Ésta es una grave deficiencia a cuyo atajo el prometido estatuto orgánico ha de salir vigorosamente. Entre otras medidas, a mi juicio, contribuirían a restañar tal situación: el cambio imprescindible en la mentalidad actual de la Hacienda pública, el favorecimiento de un trabajo basado en la calidad y la selección más que en la cantidad y el trompicamiento, la no aplicación de procedimientos propios de lo selectivo a situaciones masificadas, la supervisión del trabajo informático sin dejar que las máquinas tengan la última palabra, y la implantación paulatina de una organización, inspirada en el modelo norteamericano puesto en pie muy recientemente, en la que comiencen a prevalecer criterios subjetivos, de creación de unidades especializadas según los distintos tipos de contribuyentes.
Por último, y a vuelapluma, considero que debería trazarse con nueva planta la figura del Defensor del Contribuyente, en la que una mayor potenciación y la remisión de un informe anual sobre lo que le compete a la Comisión parlamentaria pertinente fueran aspectos fundamentales.
El estatuto que se anuncia tendría, por fin, que resolver de una forma consensuada y garantizadora de su normal funcionamiento el problema funcionarial que atenaza a la Agencia.

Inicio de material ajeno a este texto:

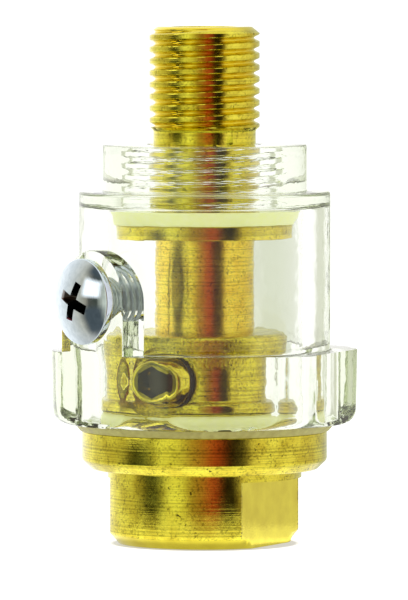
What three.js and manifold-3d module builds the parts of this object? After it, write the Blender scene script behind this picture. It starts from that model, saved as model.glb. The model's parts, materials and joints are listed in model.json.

Confieso que en este punto no me encuentro en condiciones de opinar con el debido fundamento. Sólo quiero subrayar, pues, la necesidad insoslayable de que los funcionarios hacendísticos cuenten con una adecuada especialización en la materia, extremo garantizado en los escalones superiores y medios pero no en los inferiores, y que los ciudadanos tenemos el derecho a reclamar de nuestros políticos, parlamentarios y en el Gobierno, que con ocasión del estatuto que anuncian se resuelva de una vez por todas tan delicado problema.
En palabras muy concisas y conclusivas, la Agencia Estatal de Administración Tributaria necesita un vigoroso y decidido punto y aparte. El estatuto futuro debe ponerlo; la situación no permite muchos aplazamientos de algo, en mi opinión, tan necesario.